The terrace has been beautifully landscaped and offers a range of seating options, from couches and loungers to conversation pits. It offers views of the City Hall and the street and takes in artist Sakhile Mhlongo’s dramatic full-length mural of Anton Lembede, wearing a trim suit, carrying his legal briefcase and striding purposefully into court. It’s funky and very on-trend.

The club offers three menus.

The terrace menu takes in an array

of light options like hake goujons and tartare sauce, or beef sausage

roll with sriracha ketchup, or even mac and cheese fritters with truffle mayo. Essentially, light snacky

items to go with drinks or cocktails, it also includes warm wasabi peanuts, or salt and pepper squid with chilli jam, or even smashed avo on rice crackers.

Then there’s the plant-based menu which has vegan options

as well. Wild mushroom ravioli

with pecorino and hazelnuts

looked interesting, as did curried sweet potato, chickpeas, brinjals

and broccoli with avocado and tahini dressing.

There’s a Beyond Meat burger with all the trimmings and a vegan shepherd’s pie.

And then there’s the main menu. My gang had popped in for a quick lunch and did not feel like starters, although they looked interesting. There’s tuna tartare with mango, avo, sriracha and a buttermilk cracker, or sweetbreads with bone-marrow naan (we weren’t quite sure about that), beef dripping and salsa verde.
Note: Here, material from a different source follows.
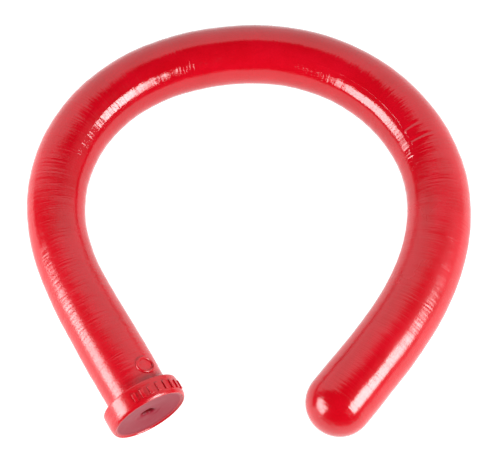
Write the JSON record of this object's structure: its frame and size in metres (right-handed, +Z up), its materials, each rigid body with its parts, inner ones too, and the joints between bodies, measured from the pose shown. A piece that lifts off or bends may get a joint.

It’s interesting to see sweetbreads on Durban menus again.

Grilled asparagus with deep-fried hen’s egg, truffle mayonnaise and pecorino also got the taste buds going, although I am still trying to work out how one deep-fries an egg.

Instead, we shared a snack off the terrace menu of tempura aubergine with peanuts and a maple and soy dressing (R45). These were a little odd. The brinjal wasn’t cut into strips and served in a super crisp tempura batter, but rather into chunks and came out more a fritter than tempura. But we enjoyed the flavours. We also enjoyed an impressive bread board with four different types of bread that was served before the meal.

Steaks certainly feature here, with all beef advertised as 21-day aged and grass-fed. The basting sauce is a bone marrow butter. So the traditional rump, sirloin, fillet and rib-eye are all present, along with the more unusual onglet (a cut from the front of the diaphragm which the Americans call hanger steak and the British skirt steak) and for the serious meat eaters a 1.2kg tomahawk that will serve two.

My friend opted for the kingklip with grilled leeks, mussel risotto, grapefruit and chicken jus (R220). The fish was beautifully cooked, although for me the sharpness of the grapefruit overpowered what would have been a wonderfully rich risotto. But he was the first to finish. Another friend had the chicken and bacon salad with ranch dressing (R120) which she enjoyed.

I thought the lamb saddle chop, with lamb kidneys, aubergine caviar, mash, bacon and beans (R185) worked well. The meat was beautifully cooked, and the addition of the kidneys and rich meat jus gave the dish depth.

We didn’t fancy dessert although options are limited to ice creams and sorbets. The ginger-and-pineapple sorbet was seriously tempting.

I enjoyed a decent espresso.

The club, which also offers conferencing and boardroom facilities, is a members-only affair during the day, but is open to the public in the evening. At night there is parking available at a garage in neighbouring Devonshire Place. You can park on the fourth floor and walk straight in.